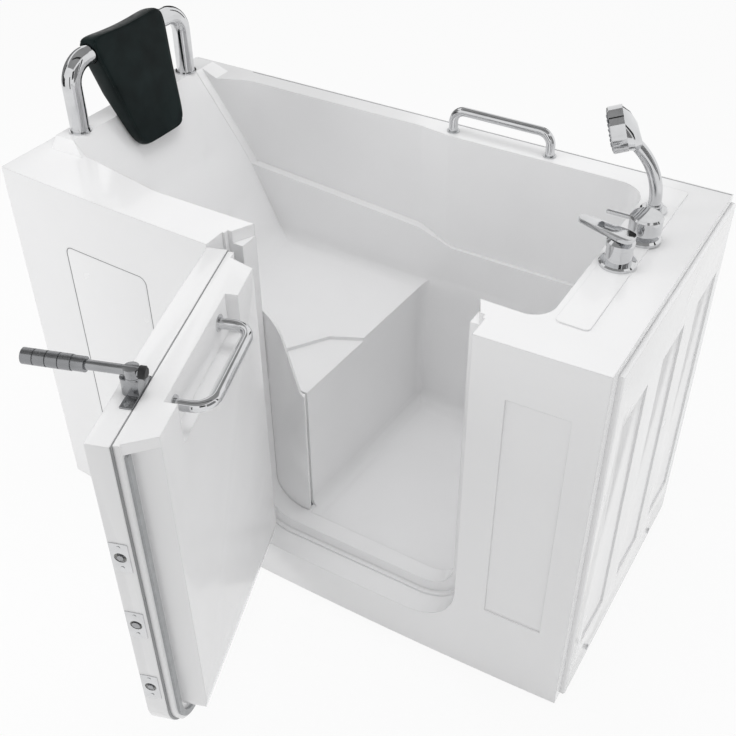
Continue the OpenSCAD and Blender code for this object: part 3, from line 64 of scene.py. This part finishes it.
class Mat:
    """A Principled material whose colour, roughness and normal come from procedural textures."""

    def __init__(self, name, base, rough, metallic=0.0, **sockets):
        self.material = bpy.data.materials.new(name)
        self.material.use_nodes = True
        self.tree = self.material.node_tree
        self.tree.nodes.clear()
        out = self.add("ShaderNodeOutputMaterial")
        self.bsdf = self.add("ShaderNodeBsdfPrincipled")
        self.link(self.bsdf, 0, out, 0)
        self.bsdf.inputs["Base Color"].default_value = (*base, 1)
        self.bsdf.inputs["Roughness"].default_value = rough
        self.bsdf.inputs["Metallic"].default_value = metallic
        for key, value in sockets.items():
            self.bsdf.inputs[key.replace("_", " ")].default_value = value
        self.material.diffuse_color = (*base, 1)
        self.coord = self.add("ShaderNodeTexCoord")
        self.normal = None

    def add(self, kind):
        return self.tree.nodes.new(kind)

    def link(self, start, output, end, socket):
        self.tree.links.new(start.outputs[output], end.inputs[socket])

    def place(self, texture, stretch=(1, 1, 1)):
        """Ties a texture to the object, so that it moves along with it."""
        mapping = self.add("ShaderNodeMapping")
        mapping.inputs["Scale"].default_value = stretch
        self.link(self.coord, "Object", mapping, "Vector")
        self.link(mapping, "Vector", texture, "Vector")

    def noise(self, scale, detail, stretch=(1, 1, 1)):
        texture = self.add("ShaderNodeTexNoise")
        texture.inputs["Scale"].default_value = scale
        texture.inputs["Detail"].default_value = detail
        self.place(texture, stretch)
        return texture, "Fac"

    def cells(self, scale, feature):
        texture = self.add("ShaderNodeTexVoronoi")
        texture.feature = feature
        texture.inputs["Scale"].default_value = scale
        self.place(texture)
        return texture, "Distance"

    def colours(self, source, dark, light):
        ramp = self.add("ShaderNodeValToRGB")
        ends = ramp.color_ramp.elements
        ends[0].position, ends[0].color = TEXTURE_LOW, (*dark, 1)
        ends[1].position, ends[1].color = TEXTURE_HIGH, (*light, 1)
        self.link(*source, ramp, "Fac")
        self.link(ramp, "Color", self.bsdf, "Base Color")

    def roughs(self, source, low, high):
        ranged = self.add("ShaderNodeMapRange")
        ranged.inputs["From Min"].default_value = TEXTURE_LOW
        ranged.inputs["From Max"].default_value = TEXTURE_HIGH
        ranged.inputs["To Min"].default_value = low
        ranged.inputs["To Max"].default_value = high
        self.link(*source, ranged, "Value")
        self.link(ranged, "Result", self.bsdf, "Roughness")

    def use_normal(self, node):
        self.normal = node
        self.link(node, "Normal", self.bsdf, "Normal")

    def soft_edges(self, radius):
        edges = self.add("ShaderNodeBevel")
        edges.samples = EDGE_SAMPLES
        edges.inputs["Radius"].default_value = radius
        self.use_normal(edges)

    def bump(self, source, distance, strength):
        """Relief on top of the soft edges and of any relief made before."""
        relief = self.add("ShaderNodeBump")
        relief.inputs["Distance"].default_value = distance
        relief.inputs["Strength"].default_value = strength
        self.link(*source, relief, "Height")
        if self.normal:
            self.link(self.normal, "Normal", relief, "Normal")
        self.use_normal(relief)


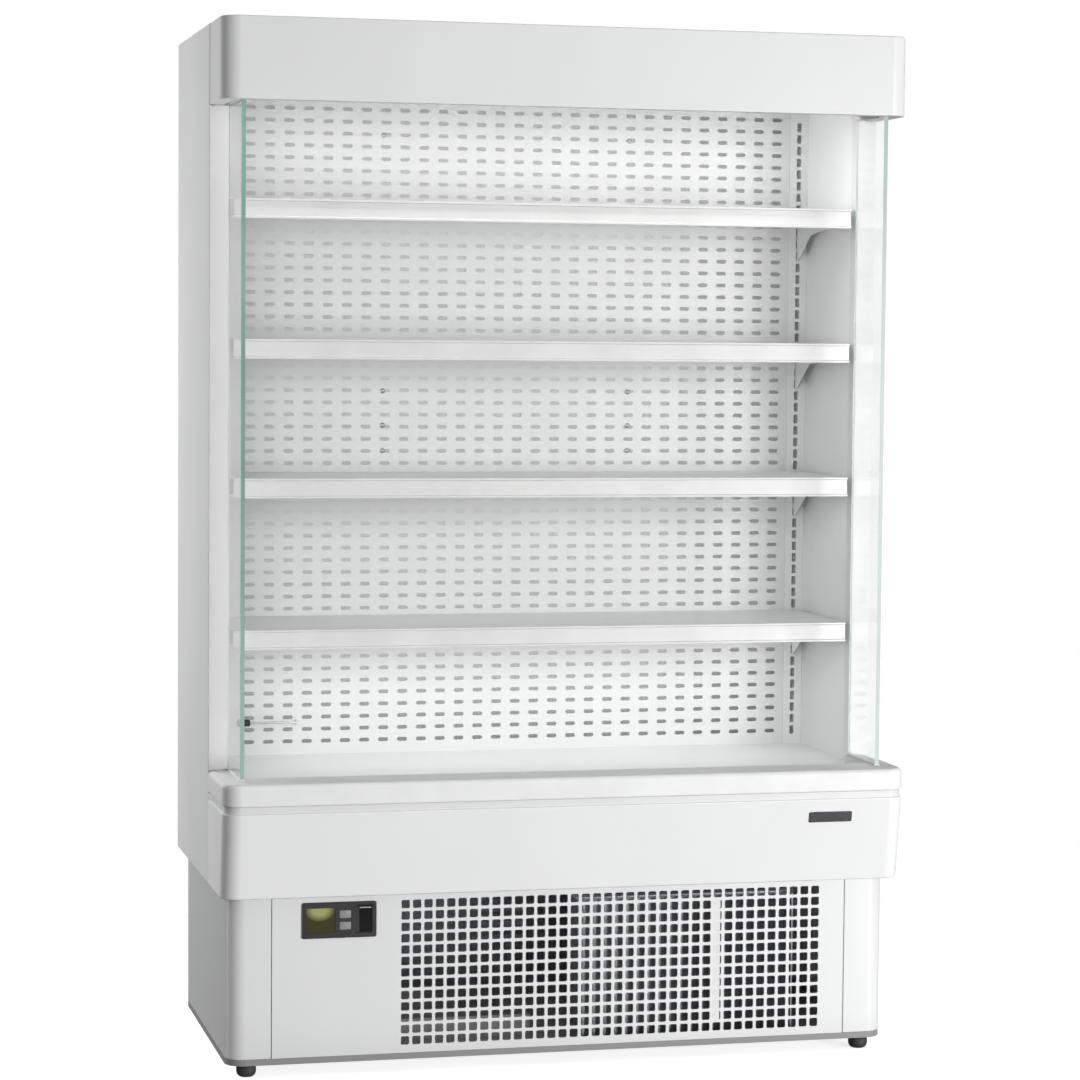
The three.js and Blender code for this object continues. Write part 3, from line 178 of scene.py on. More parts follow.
def painted(name, color, roughness, peel=0.06, cloud=0.035, wave=0.05):
    """Powder coat or enamel: a fine orange peel, faint clouding and faint handling marks in the gloss."""
    s = Shader(name, color, roughness)
    s.tint(s.spread(s.noise(2.3, 4), 0, 1), dimmed(color, 1 - cloud), color)
    s.set(Roughness=s.spread(s.noise(9, 5, (1, 1, 0.35)), roughness - 0.05, roughness + 0.07))
    s.bump(s.noise(420, 2), peel, 0.0004)
    s.bump(s.noise(3.1, 1), wave, 0.004)
    return s.material


def moulded(name, color, roughness, grain=0.12, **sockets):
    """Moulded plastic or rubber with a fine grain."""
    s = Shader(name, color, roughness, **sockets)
    s.tint(s.spread(s.noise(14, 4), 0, 1), dimmed(color, 0.93), color)
    s.set(Roughness=s.spread(s.noise(40), roughness - 0.05, roughness + 0.08))
    s.bump(s.noise(1600, 2), grain, 0.0002)
    return s.material


def galvanised(name, color):
    """Zinc-coated sheet with its spangle."""
    s = Shader(name, color, 0.42, Metallic=1.0)
    cells = s.add("TexVoronoi", {"Scale": 120, "Vector": s.place()})["Distance"]
    s.tint(s.spread(cells, 0, 1, 0, 0.7), dimmed(color, 0.72), color)
    s.set(Roughness=s.spread(s.noise(60), 0.34, 0.55))
    s.bump(s.noise(300, 2), 0.08, 0.0003)
    return s.material


def rolled(name, color, roughness, stretch=(0.05, 1, 1), grain=900):
    """Rolled or drawn metal with a grain along one axis."""
    s = Shader(name, color, roughness, Metallic=1.0)
    streaks = s.noise(grain, 3, stretch)
    s.tint(s.spread(streaks, 0, 1), dimmed(color, 0.82), color)
    s.set(Roughness=s.spread(streaks, roughness - 0.08, roughness + 0.12))
    s.bump(streaks, 0.1, 0.0002)
    return s.material


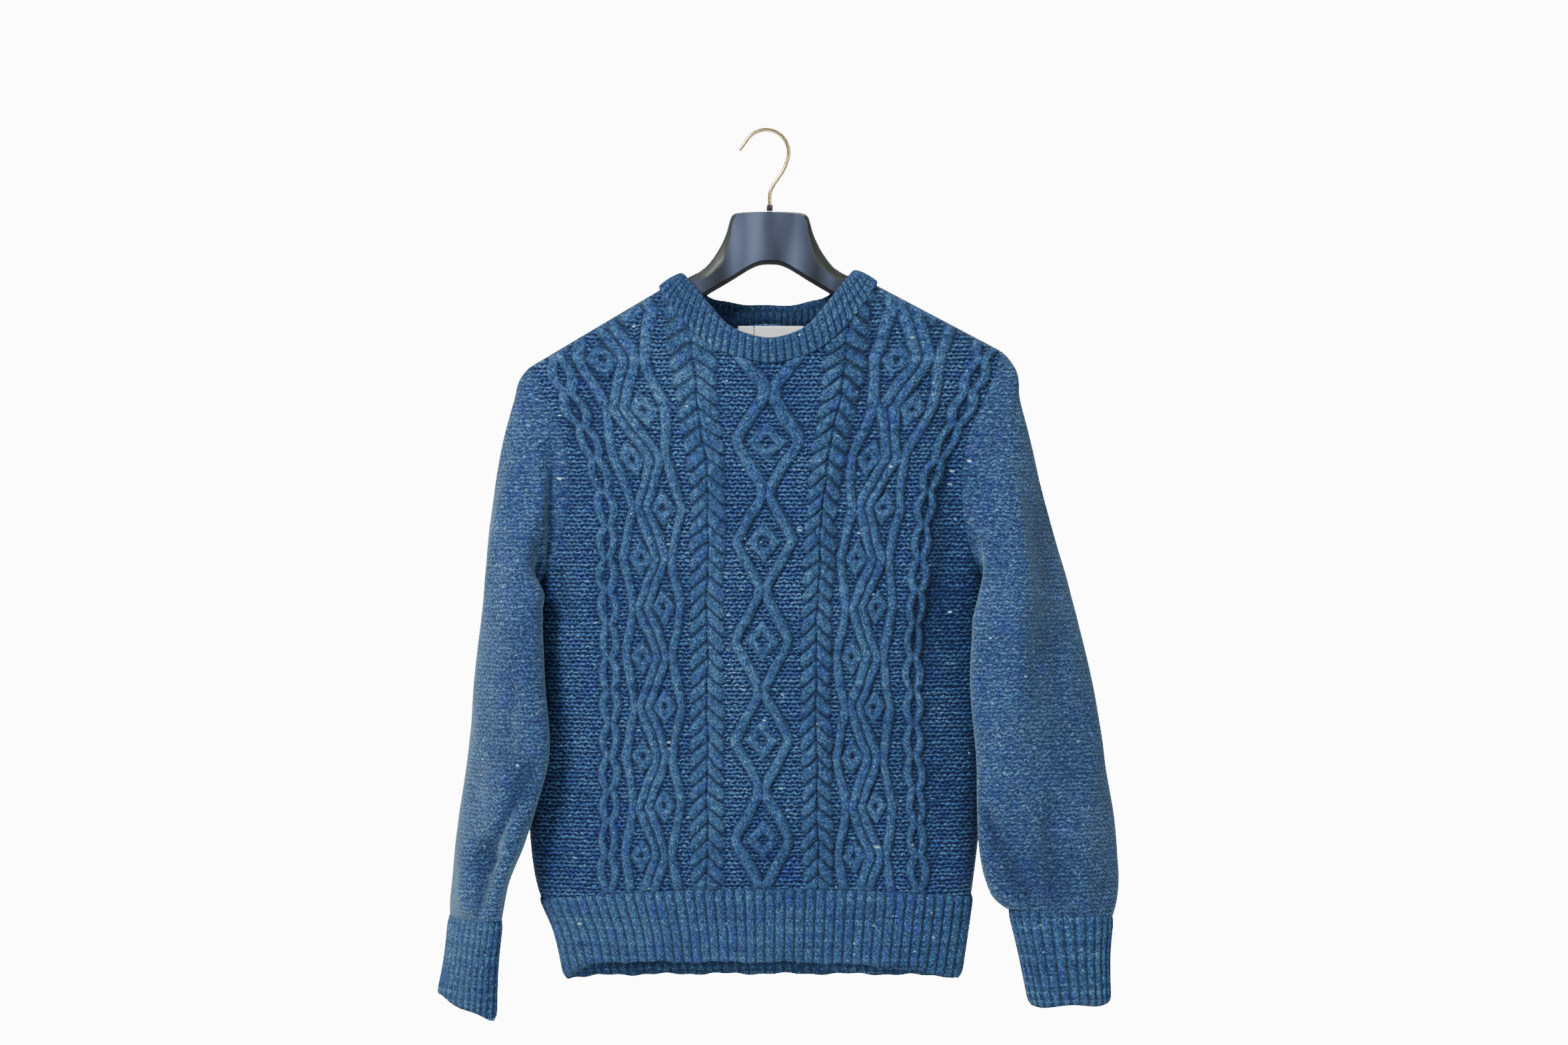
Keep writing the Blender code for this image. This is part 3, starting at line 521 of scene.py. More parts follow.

■ What needs to be done: Repeat every line of the material exactly as given.

■ Full response:
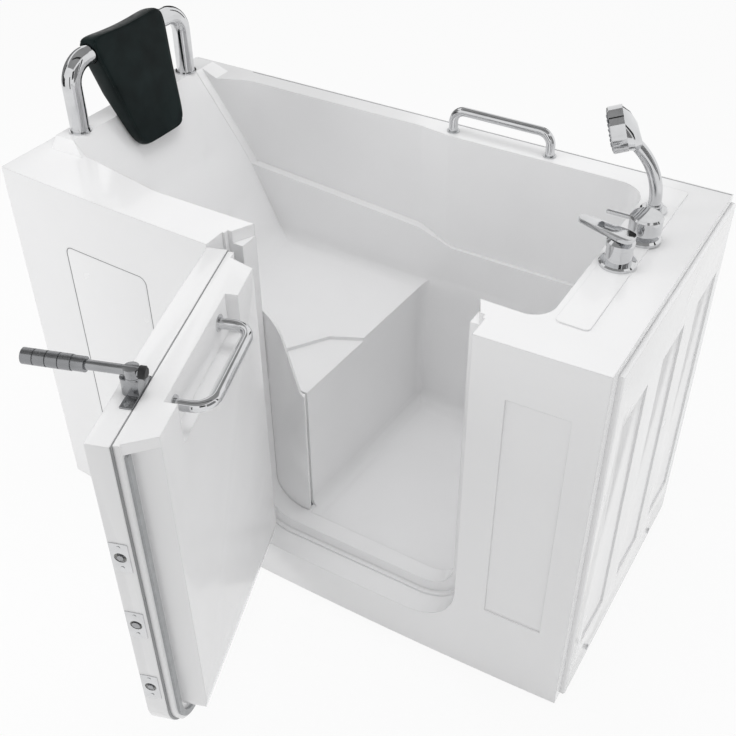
Continue the OpenSCAD and Blender code for this object: part 3, from line 64 of scene.py. This part finishes it.
class Mat:
    """A Principled material whose colour, roughness and normal come from procedural textures."""

    def __init__(self, name, base, rough, metallic=0.0, **sockets):
        self.material = bpy.data.materials.new(name)
        self.material.use_nodes = True
        self.tree = self.material.node_tree
        self.tree.nodes.clear()
        out = self.add("ShaderNodeOutputMaterial")
        self.bsdf = self.add("ShaderNodeBsdfPrincipled")
        self.link(self.bsdf, 0, out, 0)
        self.bsdf.inputs["Base Color"].default_value = (*base, 1)
        self.bsdf.inputs["Roughness"].default_value = rough
        self.bsdf.inputs["Metallic"].default_value = metallic
        for key, value in sockets.items():
            self.bsdf.inputs[key.replace("_", " ")].default_value = value
        self.material.diffuse_color = (*base, 1)
        self.coord = self.add("ShaderNodeTexCoord")
        self.normal = None

    def add(self, kind):
        return self.tree.nodes.new(kind)

    def link(self, start, output, end, socket):
        self.tree.links.new(start.outputs[output], end.inputs[socket])

    def place(self, texture, stretch=(1, 1, 1)):
        """Ties a texture to the object, so that it moves along with it."""
        mapping = self.add("ShaderNodeMapping")
        mapping.inputs["Scale"].default_value = stretch
        self.link(self.coord, "Object", mapping, "Vector")
        self.link(mapping, "Vector", texture, "Vector")

    def noise(self, scale, detail, stretch=(1, 1, 1)):
        texture = self.add("ShaderNodeTexNoise")
        texture.inputs["Scale"].default_value = scale
        texture.inputs["Detail"].default_value = detail
        self.place(texture, stretch)
        return texture, "Fac"

    def cells(self, scale, feature):
        texture = self.add("ShaderNodeTexVoronoi")
        texture.feature = feature
        texture.inputs["Scale"].default_value = scale
        self.place(texture)
        return texture, "Distance"

    def colours(self, source, dark, light):
        ramp = self.add("ShaderNodeValToRGB")
        ends = ramp.color_ramp.elements
        ends[0].position, ends[0].color = TEXTURE_LOW, (*dark, 1)
        ends[1].position, ends[1].color = TEXTURE_HIGH, (*light, 1)
        self.link(*source, ramp, "Fac")
        self.link(ramp, "Color", self.bsdf, "Base Color")

    def roughs(self, source, low, high):
        ranged = self.add("ShaderNodeMapRange")
        ranged.inputs["From Min"].default_value = TEXTURE_LOW
        ranged.inputs["From Max"].default_value = TEXTURE_HIGH
        ranged.inputs["To Min"].default_value = low
        ranged.inputs["To Max"].default_value = high
        self.link(*source, ranged, "Value")
        self.link(ranged, "Result", self.bsdf, "Roughness")

    def use_normal(self, node):
        self.normal = node
        self.link(node, "Normal", self.bsdf, "Normal")

    def soft_edges(self, radius):
        edges = self.add("ShaderNodeBevel")
        edges.samples = EDGE_SAMPLES
        edges.inputs["Radius"].default_value = radius
        self.use_normal(edges)

    def bump(self, source, distance, strength):
        """Relief on top of the soft edges and of any relief made before."""
        relief = self.add("ShaderNodeBump")
        relief.inputs["Distance"].default_value = distance
        relief.inputs["Strength"].default_value = strength
        self.link(*source, relief, "Height")
        if self.normal:
            self.link(self.normal, "Normal", relief, "Normal")
        self.use_normal(relief)


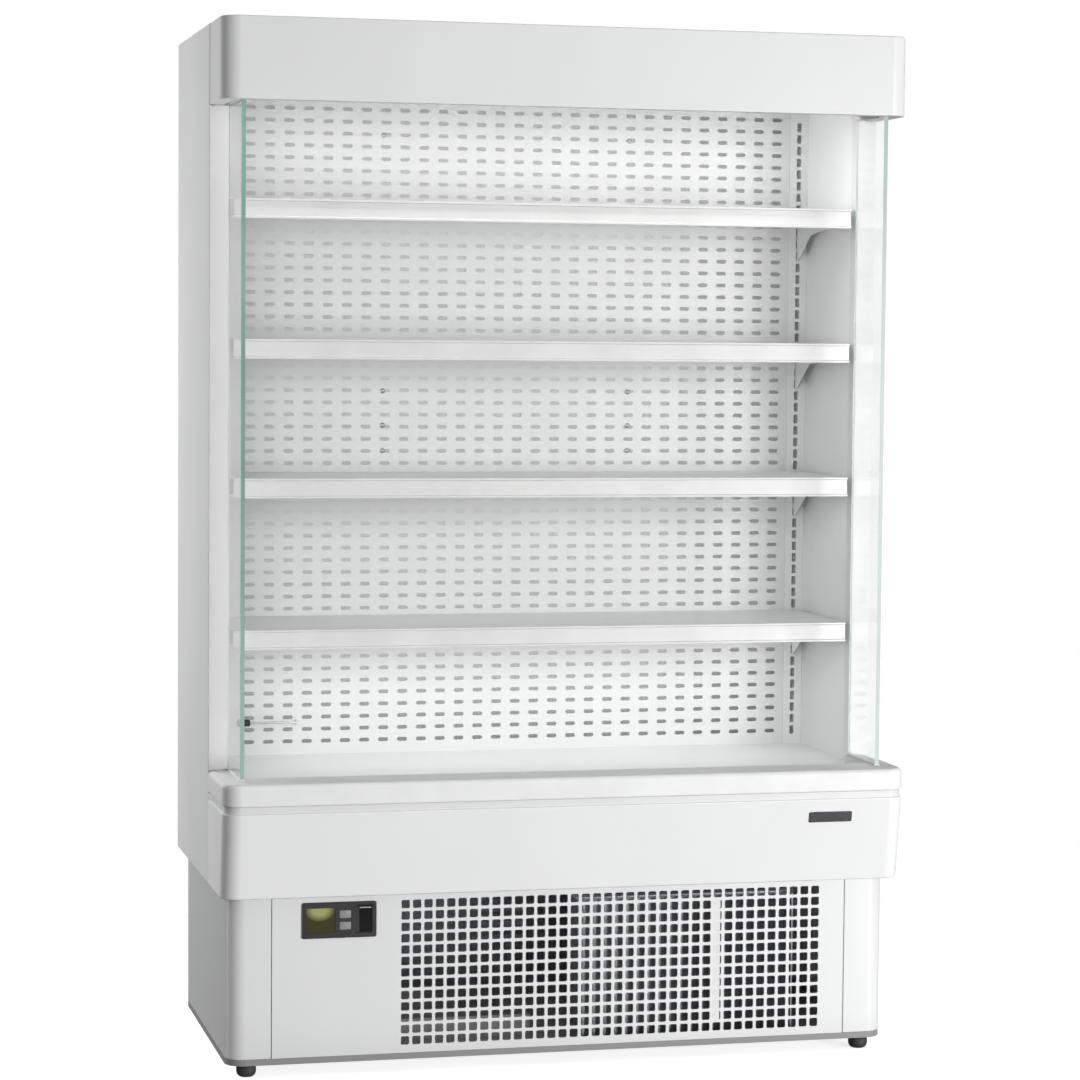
The three.js and Blender code for this object continues. Write part 3, from line 178 of scene.py on. More parts follow.
def painted(name, color, roughness, peel=0.06, cloud=0.035, wave=0.05):
    """Powder coat or enamel: a fine orange peel, faint clouding and faint handling marks in the gloss."""
    s = Shader(name, color, roughness)
    s.tint(s.spread(s.noise(2.3, 4), 0, 1), dimmed(color, 1 - cloud), color)
    s.set(Roughness=s.spread(s.noise(9, 5, (1, 1, 0.35)), roughness - 0.05, roughness + 0.07))
    s.bump(s.noise(420, 2), peel, 0.0004)
    s.bump(s.noise(3.1, 1), wave, 0.004)
    return s.material


def moulded(name, color, roughness, grain=0.12, **sockets):
    """Moulded plastic or rubber with a fine grain."""
    s = Shader(name, color, roughness, **sockets)
    s.tint(s.spread(s.noise(14, 4), 0, 1), dimmed(color, 0.93), color)
    s.set(Roughness=s.spread(s.noise(40), roughness - 0.05, roughness + 0.08))
    s.bump(s.noise(1600, 2), grain, 0.0002)
    return s.material


def galvanised(name, color):
    """Zinc-coated sheet with its spangle."""
    s = Shader(name, color, 0.42, Metallic=1.0)
    cells = s.add("TexVoronoi", {"Scale": 120, "Vector": s.place()})["Distance"]
    s.tint(s.spread(cells, 0, 1, 0, 0.7), dimmed(color, 0.72), color)
    s.set(Roughness=s.spread(s.noise(60), 0.34, 0.55))
    s.bump(s.noise(300, 2), 0.08, 0.0003)
    return s.material


def rolled(name, color, roughness, stretch=(0.05, 1, 1), grain=900):
    """Rolled or drawn metal with a grain along one axis."""
    s = Shader(name, color, roughness, Metallic=1.0)
    streaks = s.noise(grain, 3, stretch)
    s.tint(s.spread(streaks, 0, 1), dimmed(color, 0.82), color)
    s.set(Roughness=s.spread(streaks, roughness - 0.08, roughness + 0.12))
    s.bump(streaks, 0.1, 0.0002)
    return s.material


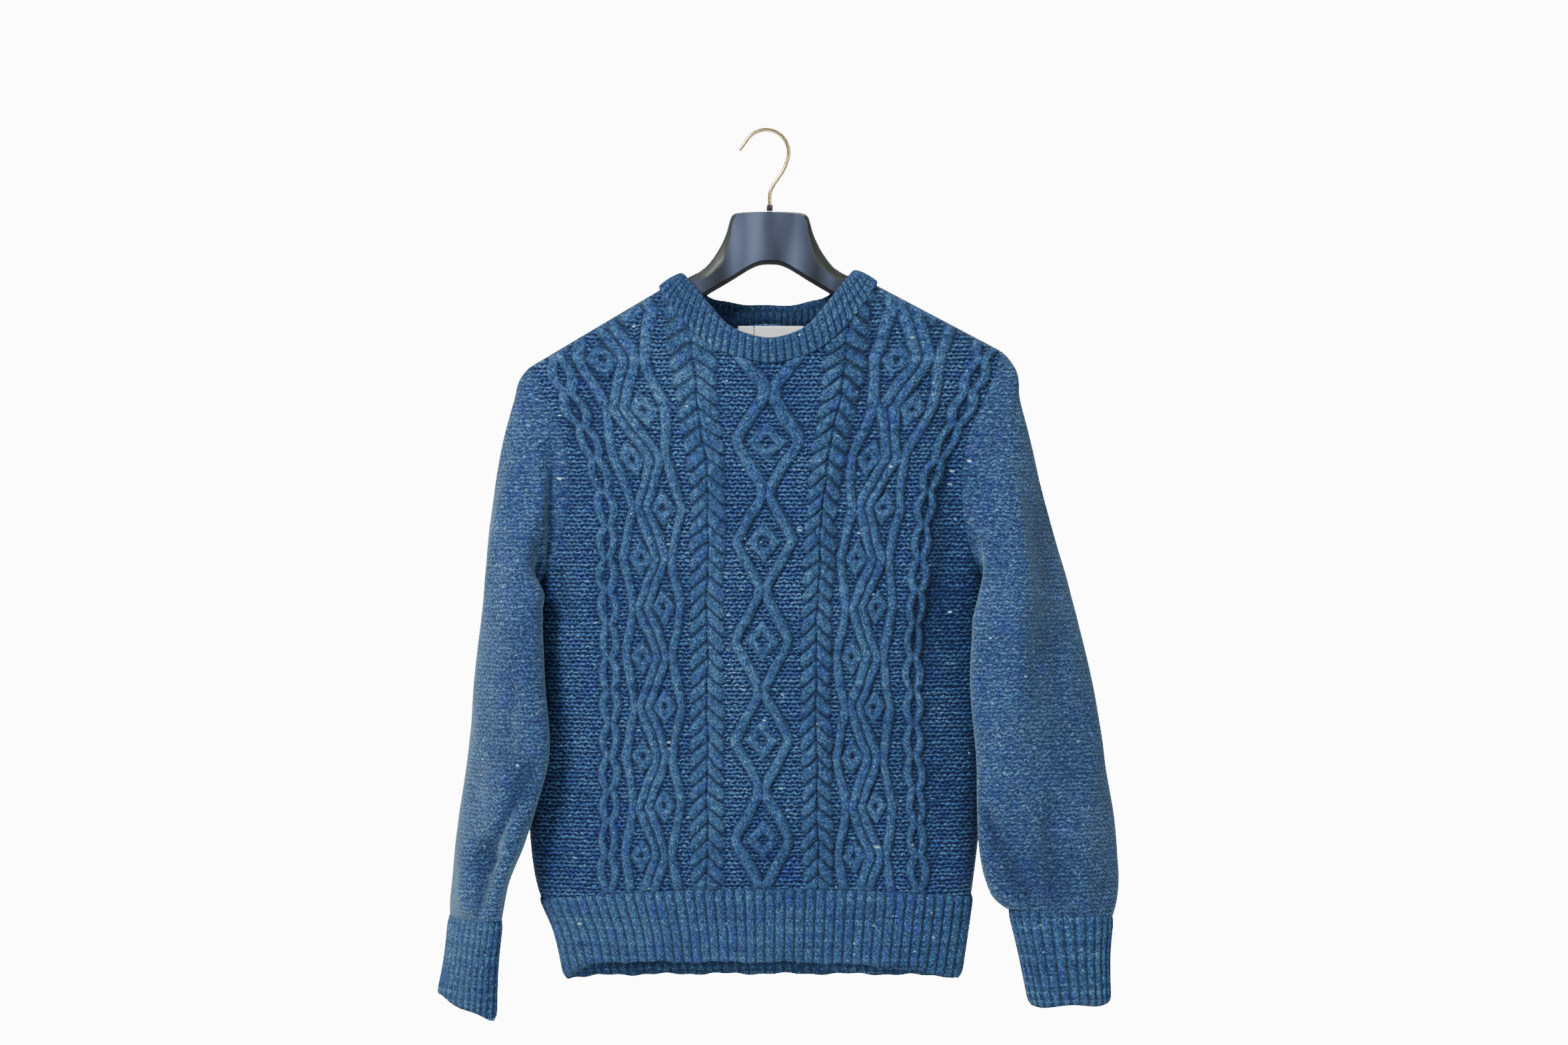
Keep writing the Blender code for this image. This is part 3, starting at line 521 of scene.py. More parts follow.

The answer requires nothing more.